Une autre voie pour que les entreprises trouvent des compétences serait que celles-ci se regroupent et mutualisent leurs efforts pour la mise en place d’un système par apprentissage ou par alternance. De tels systèmes coûtent très cher, car, en l’absence d’un cadre réglementaire approprié, ce sont les entreprises qui, aujourd’hui, prennent en charge la totalité du coût du système d’alternance, donc il faut mettre en place des incitations fiscales et une taxe d’apprentissage. Cela passe par la mise en place dans les pays africains d’un dispositif permettant au système de formation de s’adapter en permanence à l’évolution de l’économie et des technologies et d’anticiper sur les besoins futurs. Ce dispositif devra être soutenu par la mise en place dans chaque pays d’une plateforme permanente de concertation entre le système de formation et les entreprises.

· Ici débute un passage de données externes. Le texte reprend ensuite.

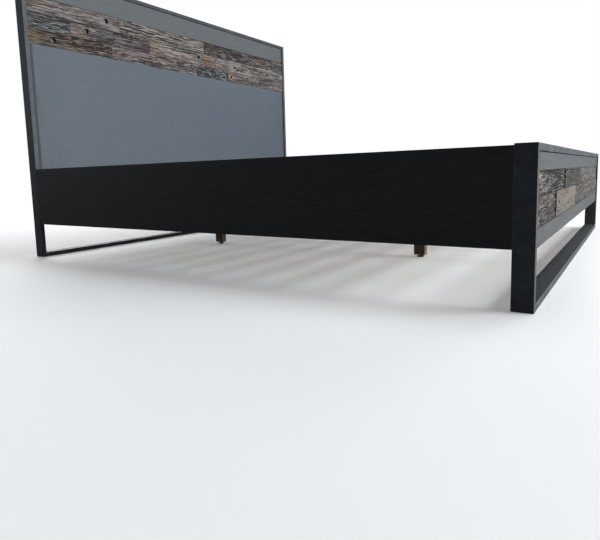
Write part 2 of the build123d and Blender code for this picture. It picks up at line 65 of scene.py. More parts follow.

Quel secteur peut s’avérer porteur pour l’avenir ?
Il y a tout un secteur à investir, c’est celui de l’agriculture. L’image de l’agriculteur n’est pas bonne, car, pour schématiser, dans certains pays, c’est le métier des femmes ou des vieux, et il n’y a pas de champion national de l’agroalimentaire. Il y a un statut de l’entrepreneuriat agricole à inventer, notamment pour inciter les entrepreneurs de la diaspora à venir investir durablement dans ce secteur

 

NB : Patrick Sevaistre est né en 1951. Il enseigne au sein du groupe HEC en Afrique. Cet ancien auditeur de l’Institut des hautes études de défense nationale occupe aussi la fonction de conseiller de la France dans le commerce extérieur. Patrick Sevaistre est également consultant en management et évaluation des politiques publiques en Afrique ainsi que chercheur associé à l’institut Thomas-More.